Start of Stored data
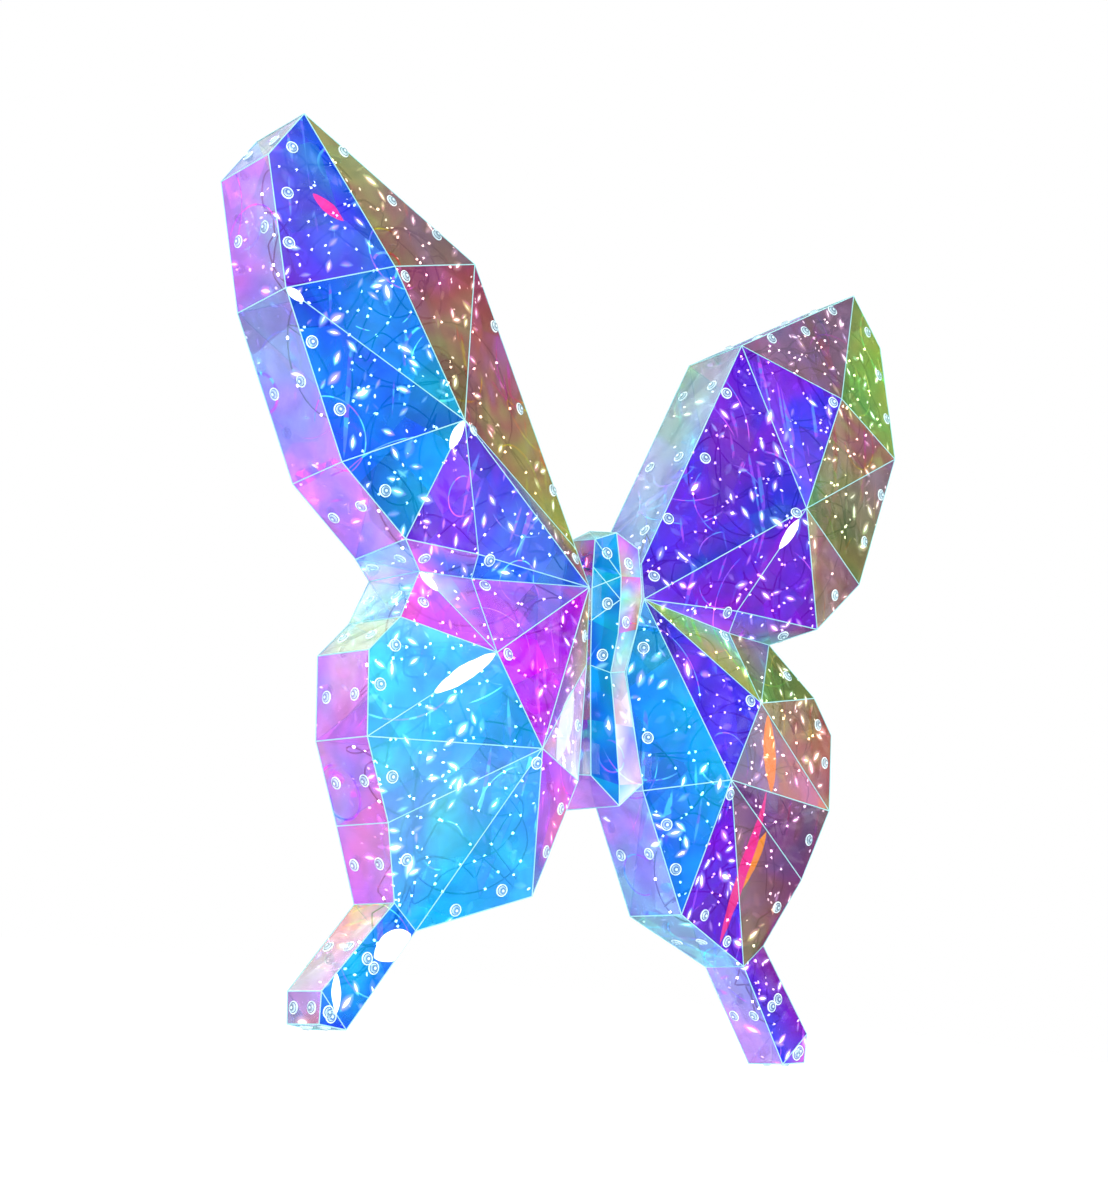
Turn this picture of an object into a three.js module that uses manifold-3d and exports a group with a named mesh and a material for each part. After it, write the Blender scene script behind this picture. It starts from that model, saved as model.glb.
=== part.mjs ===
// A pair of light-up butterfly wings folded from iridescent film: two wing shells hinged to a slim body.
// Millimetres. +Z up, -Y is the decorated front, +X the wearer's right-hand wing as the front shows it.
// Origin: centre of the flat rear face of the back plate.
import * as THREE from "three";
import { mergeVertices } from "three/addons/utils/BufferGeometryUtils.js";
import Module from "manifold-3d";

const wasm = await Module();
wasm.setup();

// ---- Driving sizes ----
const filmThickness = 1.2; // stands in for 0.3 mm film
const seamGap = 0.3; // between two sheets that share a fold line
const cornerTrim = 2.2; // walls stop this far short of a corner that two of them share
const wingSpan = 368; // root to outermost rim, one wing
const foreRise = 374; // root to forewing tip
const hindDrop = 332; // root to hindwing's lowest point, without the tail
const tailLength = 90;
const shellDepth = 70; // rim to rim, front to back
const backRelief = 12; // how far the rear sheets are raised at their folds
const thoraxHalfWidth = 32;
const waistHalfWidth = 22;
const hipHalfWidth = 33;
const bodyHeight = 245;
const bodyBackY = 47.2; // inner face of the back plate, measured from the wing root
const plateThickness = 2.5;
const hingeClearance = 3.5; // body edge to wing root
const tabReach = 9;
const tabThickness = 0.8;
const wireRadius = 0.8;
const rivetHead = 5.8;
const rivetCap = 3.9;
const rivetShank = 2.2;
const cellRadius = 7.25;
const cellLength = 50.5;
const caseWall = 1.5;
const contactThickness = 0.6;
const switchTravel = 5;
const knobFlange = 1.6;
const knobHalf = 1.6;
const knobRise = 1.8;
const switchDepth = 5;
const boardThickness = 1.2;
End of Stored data
▶ [Work to do] Quote exactly the first line of the data and every line after it through the one holding "wasm.setup();".

▶ [The reply]
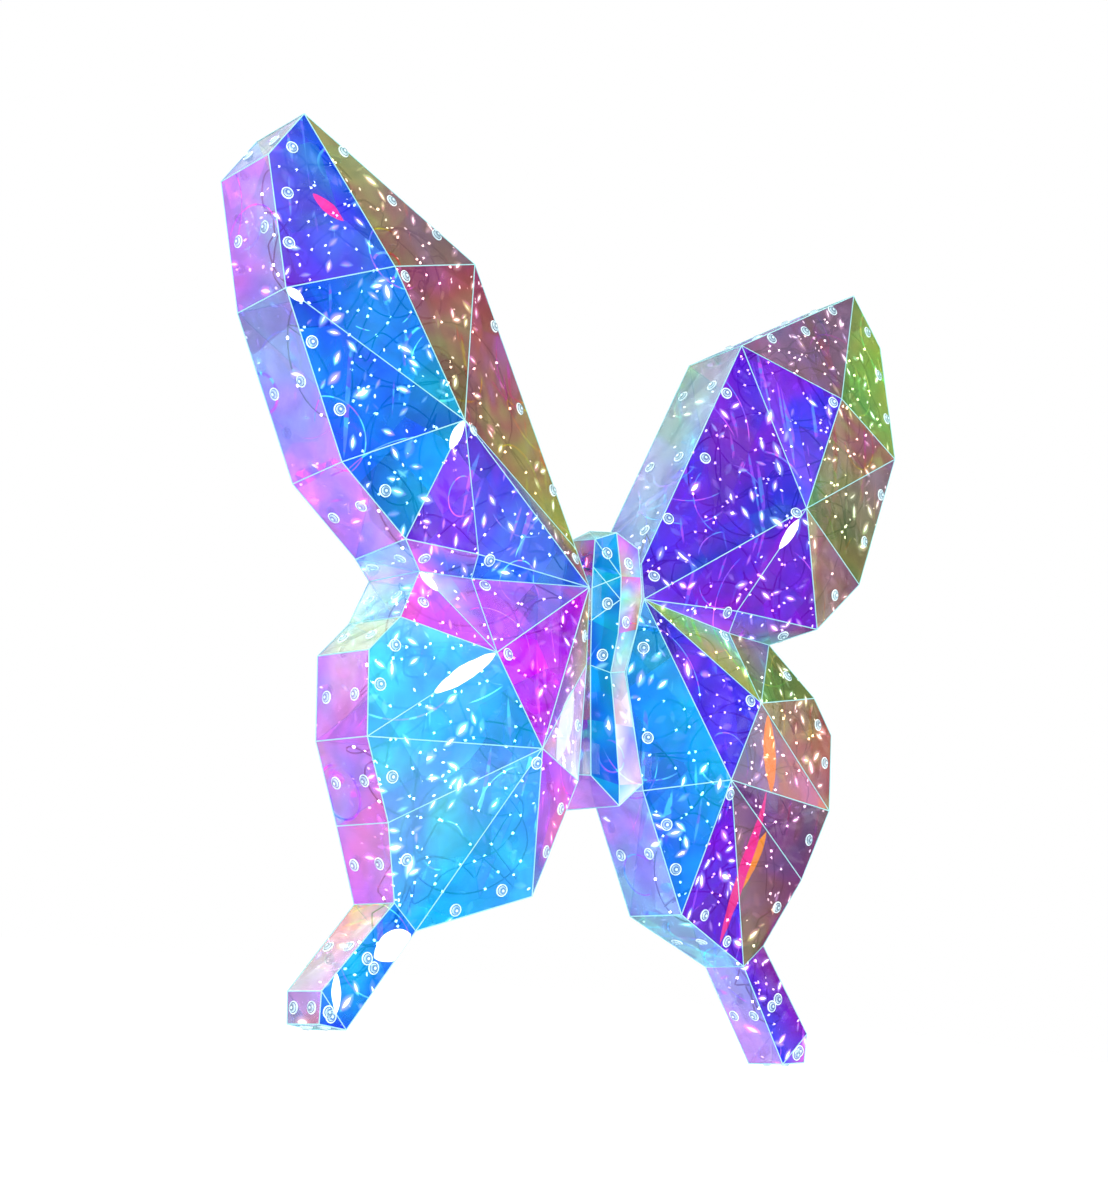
Turn this picture of an object into a three.js module that uses manifold-3d and exports a group with a named mesh and a material for each part. After it, write the Blender scene script behind this picture. It starts from that model, saved as model.glb.
=== part.mjs ===
// A pair of light-up butterfly wings folded from iridescent film: two wing shells hinged to a slim body.
// Millimetres. +Z up, -Y is the decorated front, +X the wearer's right-hand wing as the front shows it.
// Origin: centre of the flat rear face of the back plate.
import * as THREE from "three";
import { mergeVertices } from "three/addons/utils/BufferGeometryUtils.js";
import Module from "manifold-3d";

const wasm = await Module();
wasm.setup();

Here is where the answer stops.